## PROMPT
Starting at the line containing "Keep writing the build123d", please quote every line up to and including the line containing "LOOK_AT = Vector((0.390, -1.149, 1.2)) * MM", exactly, and nothing beyond.

## RECORDS
◇ ◇ ◇ ◇ ◇
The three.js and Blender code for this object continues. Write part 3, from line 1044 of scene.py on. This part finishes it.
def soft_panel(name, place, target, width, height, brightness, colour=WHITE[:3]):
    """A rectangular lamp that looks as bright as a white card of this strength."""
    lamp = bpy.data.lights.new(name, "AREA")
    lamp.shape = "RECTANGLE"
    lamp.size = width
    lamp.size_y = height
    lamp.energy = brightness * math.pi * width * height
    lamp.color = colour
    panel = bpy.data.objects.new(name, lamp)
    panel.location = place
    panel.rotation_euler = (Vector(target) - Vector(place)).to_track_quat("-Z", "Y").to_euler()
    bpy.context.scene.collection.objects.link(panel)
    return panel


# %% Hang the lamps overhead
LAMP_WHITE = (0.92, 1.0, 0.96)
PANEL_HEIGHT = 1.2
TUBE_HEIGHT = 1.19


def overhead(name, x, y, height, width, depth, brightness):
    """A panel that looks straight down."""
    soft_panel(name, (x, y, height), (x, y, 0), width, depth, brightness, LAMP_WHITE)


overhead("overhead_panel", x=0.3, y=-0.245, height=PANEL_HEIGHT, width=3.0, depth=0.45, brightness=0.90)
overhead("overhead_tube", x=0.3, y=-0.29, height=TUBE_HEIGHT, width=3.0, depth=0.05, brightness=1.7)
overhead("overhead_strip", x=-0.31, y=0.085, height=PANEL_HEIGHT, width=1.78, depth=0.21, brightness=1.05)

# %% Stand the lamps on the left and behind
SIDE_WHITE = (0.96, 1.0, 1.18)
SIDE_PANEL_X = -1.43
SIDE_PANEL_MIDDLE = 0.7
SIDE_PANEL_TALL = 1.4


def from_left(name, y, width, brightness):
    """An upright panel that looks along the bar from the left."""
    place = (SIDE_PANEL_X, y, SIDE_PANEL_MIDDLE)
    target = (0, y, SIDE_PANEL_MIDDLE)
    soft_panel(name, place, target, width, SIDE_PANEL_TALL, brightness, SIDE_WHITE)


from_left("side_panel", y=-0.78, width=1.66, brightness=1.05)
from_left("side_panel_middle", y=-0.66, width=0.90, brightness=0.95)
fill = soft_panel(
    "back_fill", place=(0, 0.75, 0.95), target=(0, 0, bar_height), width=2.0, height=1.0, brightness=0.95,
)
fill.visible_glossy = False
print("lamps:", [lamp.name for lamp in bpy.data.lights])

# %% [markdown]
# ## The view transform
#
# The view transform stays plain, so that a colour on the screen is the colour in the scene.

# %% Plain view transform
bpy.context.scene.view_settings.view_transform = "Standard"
◇ ◇ ◇ ◇ ◇
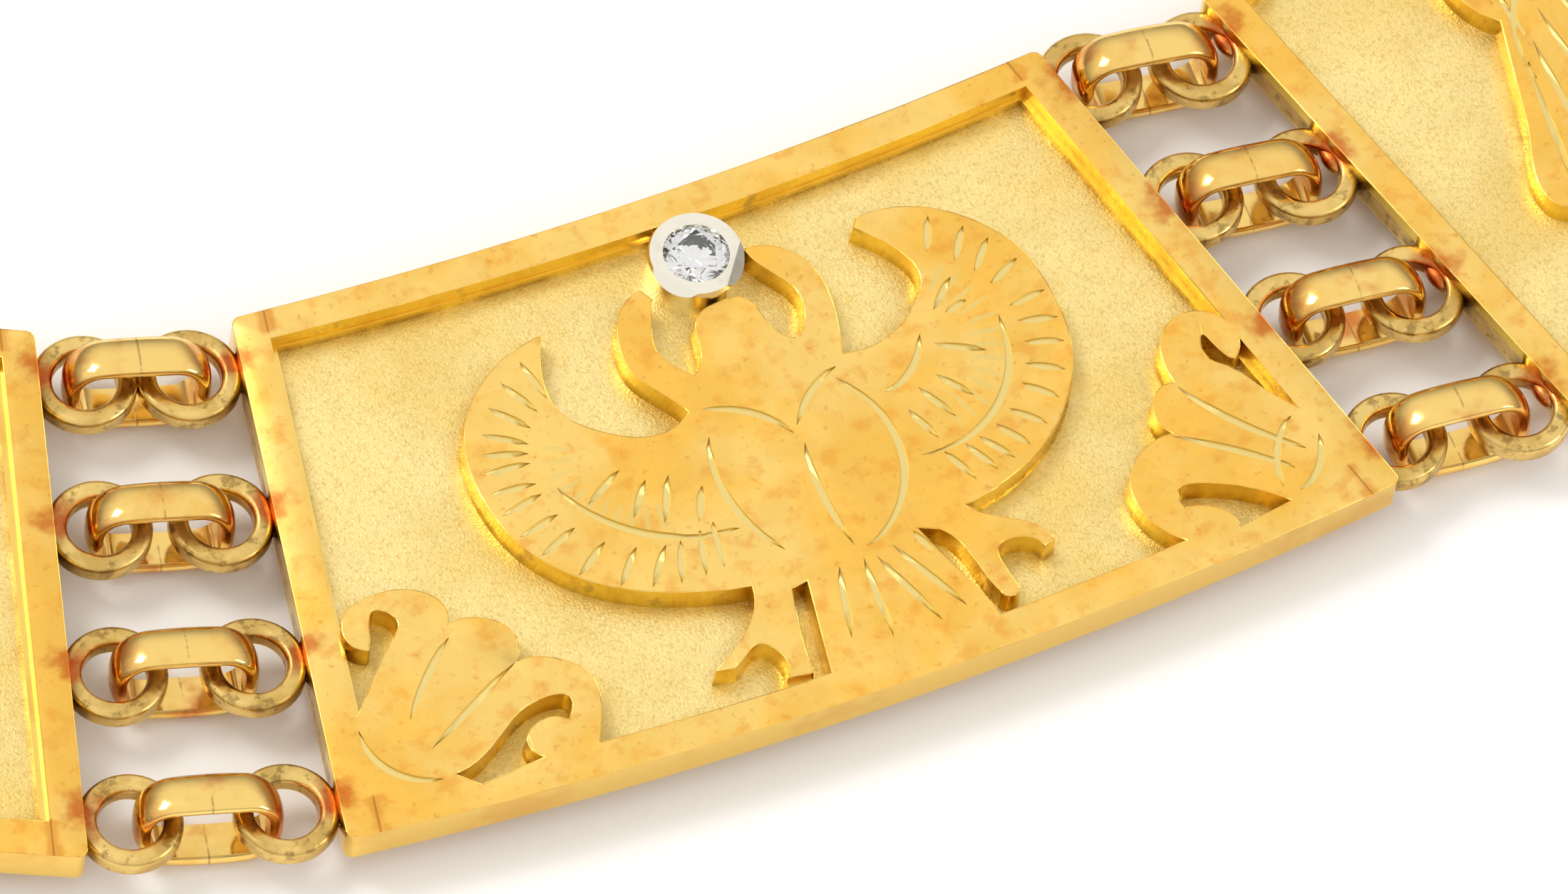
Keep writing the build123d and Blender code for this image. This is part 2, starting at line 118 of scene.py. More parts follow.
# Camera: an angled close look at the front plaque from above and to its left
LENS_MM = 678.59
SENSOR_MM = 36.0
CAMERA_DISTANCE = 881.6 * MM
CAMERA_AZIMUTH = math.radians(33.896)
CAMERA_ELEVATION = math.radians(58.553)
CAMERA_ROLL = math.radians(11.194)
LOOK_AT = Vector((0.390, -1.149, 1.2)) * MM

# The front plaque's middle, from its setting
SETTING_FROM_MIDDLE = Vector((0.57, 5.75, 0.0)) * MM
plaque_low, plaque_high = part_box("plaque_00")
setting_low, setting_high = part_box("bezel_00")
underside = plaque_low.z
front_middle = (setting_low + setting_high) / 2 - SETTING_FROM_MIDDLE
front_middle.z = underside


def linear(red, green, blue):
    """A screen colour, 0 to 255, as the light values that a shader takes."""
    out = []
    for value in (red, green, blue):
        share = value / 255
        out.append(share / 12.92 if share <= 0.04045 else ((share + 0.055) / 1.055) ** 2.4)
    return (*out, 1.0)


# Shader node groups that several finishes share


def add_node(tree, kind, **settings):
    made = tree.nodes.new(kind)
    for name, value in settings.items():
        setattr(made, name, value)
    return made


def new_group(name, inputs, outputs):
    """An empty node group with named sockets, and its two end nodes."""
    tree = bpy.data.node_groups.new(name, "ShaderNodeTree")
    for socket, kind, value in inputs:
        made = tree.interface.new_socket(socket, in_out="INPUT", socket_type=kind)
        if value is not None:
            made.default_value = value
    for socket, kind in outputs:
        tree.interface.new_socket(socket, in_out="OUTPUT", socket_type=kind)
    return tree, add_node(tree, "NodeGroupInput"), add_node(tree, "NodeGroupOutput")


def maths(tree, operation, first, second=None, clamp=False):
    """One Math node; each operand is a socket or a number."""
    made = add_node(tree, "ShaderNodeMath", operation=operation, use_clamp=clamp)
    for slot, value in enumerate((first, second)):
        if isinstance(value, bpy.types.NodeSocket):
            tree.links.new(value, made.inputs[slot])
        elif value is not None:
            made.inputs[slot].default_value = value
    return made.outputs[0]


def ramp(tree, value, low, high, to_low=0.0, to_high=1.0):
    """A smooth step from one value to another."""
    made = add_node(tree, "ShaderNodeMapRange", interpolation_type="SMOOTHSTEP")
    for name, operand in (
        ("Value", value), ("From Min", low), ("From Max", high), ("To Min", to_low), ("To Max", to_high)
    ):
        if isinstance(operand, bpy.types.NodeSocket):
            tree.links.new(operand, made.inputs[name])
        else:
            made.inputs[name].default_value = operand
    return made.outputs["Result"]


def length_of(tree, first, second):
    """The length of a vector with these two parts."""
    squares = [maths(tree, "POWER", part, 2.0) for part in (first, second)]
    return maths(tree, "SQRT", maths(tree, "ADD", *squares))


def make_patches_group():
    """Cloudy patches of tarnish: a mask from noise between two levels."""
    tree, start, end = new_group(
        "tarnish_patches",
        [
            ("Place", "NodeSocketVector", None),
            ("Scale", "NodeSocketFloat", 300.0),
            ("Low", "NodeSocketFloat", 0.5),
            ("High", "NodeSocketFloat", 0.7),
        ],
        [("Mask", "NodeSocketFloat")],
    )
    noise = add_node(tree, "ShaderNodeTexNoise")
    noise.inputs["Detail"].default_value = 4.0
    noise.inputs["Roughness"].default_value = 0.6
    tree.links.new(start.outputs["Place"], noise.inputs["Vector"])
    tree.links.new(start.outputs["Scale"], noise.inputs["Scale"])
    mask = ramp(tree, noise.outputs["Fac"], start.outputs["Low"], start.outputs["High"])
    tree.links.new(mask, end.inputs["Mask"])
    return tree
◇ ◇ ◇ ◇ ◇
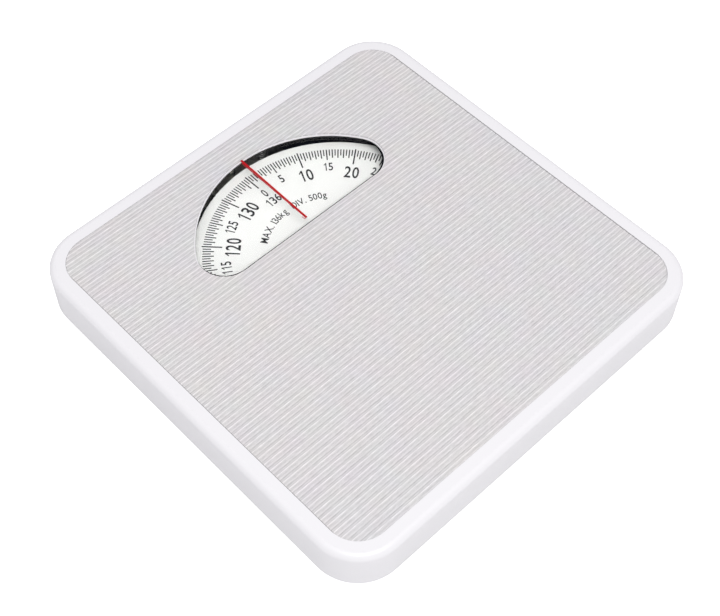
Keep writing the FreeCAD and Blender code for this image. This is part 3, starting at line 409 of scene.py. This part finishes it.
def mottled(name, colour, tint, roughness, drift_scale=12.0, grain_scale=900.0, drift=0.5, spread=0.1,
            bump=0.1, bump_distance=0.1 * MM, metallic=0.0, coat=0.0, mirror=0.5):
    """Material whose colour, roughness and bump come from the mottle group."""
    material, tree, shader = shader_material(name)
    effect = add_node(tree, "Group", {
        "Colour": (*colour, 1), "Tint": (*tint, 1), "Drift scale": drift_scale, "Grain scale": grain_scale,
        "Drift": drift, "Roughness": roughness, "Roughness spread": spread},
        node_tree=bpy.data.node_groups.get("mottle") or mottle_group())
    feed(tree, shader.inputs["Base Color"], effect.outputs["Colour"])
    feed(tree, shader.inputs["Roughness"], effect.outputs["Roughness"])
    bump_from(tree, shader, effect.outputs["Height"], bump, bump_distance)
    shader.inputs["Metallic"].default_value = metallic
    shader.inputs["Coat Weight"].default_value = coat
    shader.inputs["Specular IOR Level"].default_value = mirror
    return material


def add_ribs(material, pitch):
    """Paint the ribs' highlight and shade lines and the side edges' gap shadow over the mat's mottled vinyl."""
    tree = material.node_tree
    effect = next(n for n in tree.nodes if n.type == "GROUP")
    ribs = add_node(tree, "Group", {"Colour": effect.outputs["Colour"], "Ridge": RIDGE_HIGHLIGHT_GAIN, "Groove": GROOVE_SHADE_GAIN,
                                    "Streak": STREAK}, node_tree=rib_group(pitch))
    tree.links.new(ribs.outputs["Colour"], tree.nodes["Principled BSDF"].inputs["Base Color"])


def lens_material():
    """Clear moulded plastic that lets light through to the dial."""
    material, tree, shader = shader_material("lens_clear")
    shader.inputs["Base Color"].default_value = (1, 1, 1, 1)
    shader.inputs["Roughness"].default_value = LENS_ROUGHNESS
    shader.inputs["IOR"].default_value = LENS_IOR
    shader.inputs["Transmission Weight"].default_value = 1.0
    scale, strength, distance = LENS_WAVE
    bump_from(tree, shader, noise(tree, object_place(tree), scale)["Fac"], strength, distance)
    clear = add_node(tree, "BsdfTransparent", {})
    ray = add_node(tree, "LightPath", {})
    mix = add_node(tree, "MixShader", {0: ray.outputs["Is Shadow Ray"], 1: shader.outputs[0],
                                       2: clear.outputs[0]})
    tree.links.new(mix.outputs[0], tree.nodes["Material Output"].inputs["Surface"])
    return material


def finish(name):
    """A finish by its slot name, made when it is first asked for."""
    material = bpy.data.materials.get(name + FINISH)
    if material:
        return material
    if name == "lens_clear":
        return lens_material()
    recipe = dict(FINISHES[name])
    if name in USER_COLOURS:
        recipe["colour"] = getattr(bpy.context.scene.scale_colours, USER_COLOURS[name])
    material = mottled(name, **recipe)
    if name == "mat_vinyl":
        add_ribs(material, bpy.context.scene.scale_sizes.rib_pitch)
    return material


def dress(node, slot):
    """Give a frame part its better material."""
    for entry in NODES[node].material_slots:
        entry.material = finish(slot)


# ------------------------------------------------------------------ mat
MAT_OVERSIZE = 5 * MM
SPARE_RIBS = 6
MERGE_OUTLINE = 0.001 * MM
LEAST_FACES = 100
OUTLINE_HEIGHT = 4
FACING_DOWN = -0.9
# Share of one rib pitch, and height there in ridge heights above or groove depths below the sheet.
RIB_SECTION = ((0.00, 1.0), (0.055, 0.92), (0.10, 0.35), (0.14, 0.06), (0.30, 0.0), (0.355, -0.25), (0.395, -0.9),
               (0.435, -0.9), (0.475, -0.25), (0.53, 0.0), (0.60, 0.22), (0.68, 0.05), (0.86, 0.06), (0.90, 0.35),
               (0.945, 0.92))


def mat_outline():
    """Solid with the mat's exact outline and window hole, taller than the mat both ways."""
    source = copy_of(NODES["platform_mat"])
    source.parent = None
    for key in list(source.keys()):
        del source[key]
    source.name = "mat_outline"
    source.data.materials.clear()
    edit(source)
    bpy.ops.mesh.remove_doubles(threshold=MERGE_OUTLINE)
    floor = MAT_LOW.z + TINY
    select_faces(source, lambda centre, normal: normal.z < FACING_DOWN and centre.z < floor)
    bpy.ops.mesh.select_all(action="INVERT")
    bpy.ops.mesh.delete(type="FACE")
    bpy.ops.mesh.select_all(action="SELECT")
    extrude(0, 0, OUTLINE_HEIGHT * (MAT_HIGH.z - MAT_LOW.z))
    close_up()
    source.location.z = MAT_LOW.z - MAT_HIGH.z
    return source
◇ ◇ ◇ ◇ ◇
## CORRECT ANSWER
Keep writing the build123d and Blender code for this image. This is part 2, starting at line 118 of scene.py. More parts follow.
# Camera: an angled close look at the front plaque from above and to its left
LENS_MM = 678.59
SENSOR_MM = 36.0
CAMERA_DISTANCE = 881.6 * MM
CAMERA_AZIMUTH = math.radians(33.896)
CAMERA_ELEVATION = math.radians(58.553)
CAMERA_ROLL = math.radians(11.194)
LOOK_AT = Vector((0.390, -1.149, 1.2)) * MM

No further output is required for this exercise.